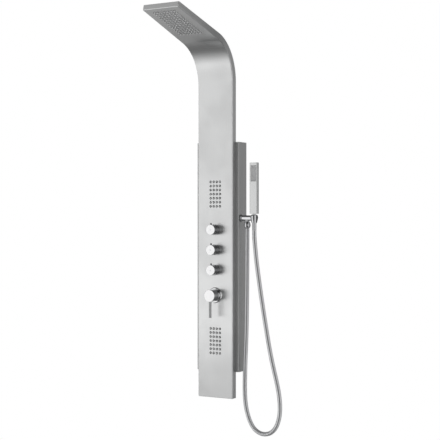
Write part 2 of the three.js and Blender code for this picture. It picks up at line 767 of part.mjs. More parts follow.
add("diverter_manifold", diverterManifold(), brass);
add("mixer_body", mixerBody(), brass);
add("hot_inlet_nipple", inletNipple(-INLET.x), brass);
add("cold_inlet_nipple", inletNipple(INLET.x), brass);
add("rain_feed_pipe", rainFeedPipe(), whitePlastic);
add("upper_jet_pipe", jetPipe(MANIFOLD.top + GAP, JET_HEIGHTS.upper), whitePlastic);
add("lower_jet_pipe", jetPipe(MIXER_BODY.bottom - GAP, JET_HEIGHTS.lower), whitePlastic);
add("hand_shower_pipe", handShowerPipe(), whitePlastic);
add("rain_chamber", waterChamber(RAIN_GRID, RAIN_MIDDLE, RAIN_CHAMBER_DEPTH), blackPlastic);
add("rain_nozzle_mat", nozzleMat(RAIN_GRID, RAIN_MIDDLE), silicone);
for (const [place, height] of Object.entries(JET_HEIGHTS)) {
  add(`${place}_jet_chamber`, waterChamber(JET_GRID, height, JET_CHAMBER_DEPTH), blackPlastic);
  add(`${place}_jet_mat`, nozzleMat(JET_GRID, height), silicone);
}

VALVE_HEIGHTS.forEach((height, i) => {
  const valve = placed(0, FRONT_Y, height);
  add(`diverter_cartridge_${i + 1}`, valveCartridge(), brass, valve);
  add(`diverter_nut_${i + 1}`, valveNut(), brass, valve);
  add(`diverter_sleeve_${i + 1}`, valveSleeve(), chrome, valve);
  add(`diverter_spindle_${i + 1}`, diverterSpindle(), brass, valve);
  add(`diverter_knob_${i + 1}`, diverterKnob(), satinChrome, valve);
  add(`knob_pin_${i + 1}`, knobPin(), chrome, valve);
});

const mixer = placed(0, FRONT_Y, MIXER_HEIGHT);
add("mixer_cartridge", mixerCartridge(), whitePlastic, mixer);
add("mixer_bonnet", mixerBonnet(), chrome, mixer);
add("mixer_escutcheon", mixerEscutcheon(), chrome, mixer);
add("mixer_carrier", mixerCarrier(), whitePlastic, mixer);
add("mixer_stub", mixerStub(), brass, mixer);
add("mixer_handle", mixerHandle(), satinChrome, mixer);
add("mixer_lever", mixerLever(), chrome, mixer);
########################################
■ Written exercise: Could you quote the material above in full, exactly as it stands?

■ Solution for this exercise:
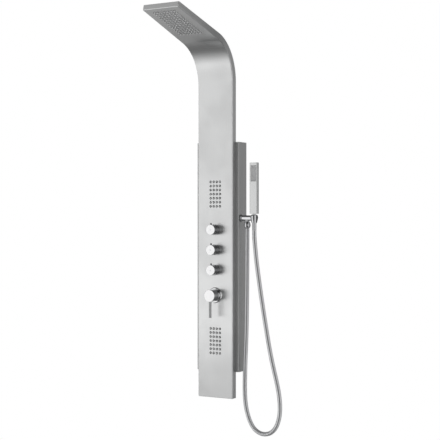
Write part 2 of the three.js and Blender code for this picture. It picks up at line 767 of part.mjs. More parts follow.
add("diverter_manifold", diverterManifold(), brass);
add("mixer_body", mixerBody(), brass);
add("hot_inlet_nipple", inletNipple(-INLET.x), brass);
add("cold_inlet_nipple", inletNipple(INLET.x), brass);
add("rain_feed_pipe", rainFeedPipe(), whitePlastic);
add("upper_jet_pipe", jetPipe(MANIFOLD.top + GAP, JET_HEIGHTS.upper), whitePlastic);
add("lower_jet_pipe", jetPipe(MIXER_BODY.bottom - GAP, JET_HEIGHTS.lower), whitePlastic);
add("hand_shower_pipe", handShowerPipe(), whitePlastic);
add("rain_chamber", waterChamber(RAIN_GRID, RAIN_MIDDLE, RAIN_CHAMBER_DEPTH), blackPlastic);
add("rain_nozzle_mat", nozzleMat(RAIN_GRID, RAIN_MIDDLE), silicone);
for (const [place, height] of Object.entries(JET_HEIGHTS)) {
  add(`${place}_jet_chamber`, waterChamber(JET_GRID, height, JET_CHAMBER_DEPTH), blackPlastic);
  add(`${place}_jet_mat`, nozzleMat(JET_GRID, height), silicone);
}

VALVE_HEIGHTS.forEach((height, i) => {
  const valve = placed(0, FRONT_Y, height);
  add(`diverter_cartridge_${i + 1}`, valveCartridge(), brass, valve);
  add(`diverter_nut_${i + 1}`, valveNut(), brass, valve);
  add(`diverter_sleeve_${i + 1}`, valveSleeve(), chrome, valve);
  add(`diverter_spindle_${i + 1}`, diverterSpindle(), brass, valve);
  add(`diverter_knob_${i + 1}`, diverterKnob(), satinChrome, valve);
  add(`knob_pin_${i + 1}`, knobPin(), chrome, valve);
});

const mixer = placed(0, FRONT_Y, MIXER_HEIGHT);
add("mixer_cartridge", mixerCartridge(), whitePlastic, mixer);
add("mixer_bonnet", mixerBonnet(), chrome, mixer);
add("mixer_escutcheon", mixerEscutcheon(), chrome, mixer);
add("mixer_carrier", mixerCarrier(), whitePlastic, mixer);
add("mixer_stub", mixerStub(), brass, mixer);
add("mixer_handle", mixerHandle(), satinChrome, mixer);
add("mixer_lever", mixerLever(), chrome, mixer);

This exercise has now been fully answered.